7) Performance Considerations

  • Keep junk dimensions small and indexed by junk_key
  • Deduplicate combinations before key generation
  • Monitor cardinality growth; split if necessary
  • Use dictionary encoding/compression benefits
  • Materialize common decoded views for BI ease

8) 🔥 Interview Questions

Conceptual

  1. What is a junk dimension and why use it?
  2. How is junk dimension different from degenerate dimension?
  3. What attributes should not go into a junk dimension?

Scenario-based

  1. Your fact has 25 boolean flags. What design do you propose?
  2. Junk dimension cardinality grew from 100 to 2M. What went wrong?
  3. Analysts complain junk_key is opaque.
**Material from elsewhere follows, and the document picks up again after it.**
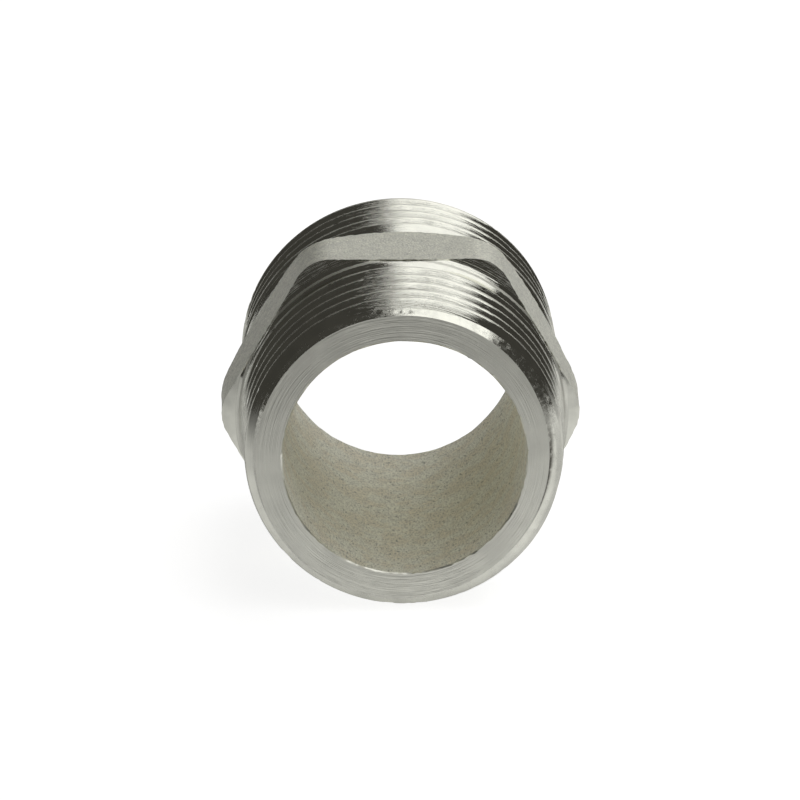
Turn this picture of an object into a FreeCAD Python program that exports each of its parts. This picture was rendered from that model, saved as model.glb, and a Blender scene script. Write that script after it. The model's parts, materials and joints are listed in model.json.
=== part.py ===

How do you improve usability?

Product-based

  1. Design junk dimension for Amazon checkout event flags.
  2. Design junk flags for Uber trip quality/risk indicators.
  3. Design playback junk attributes for Netflix viewing events.

Follow-ups

  • How do you generate stable junk keys in ETL?
  • When do you split one junk dimension into two?
  • How do you test unknown/default flag handling?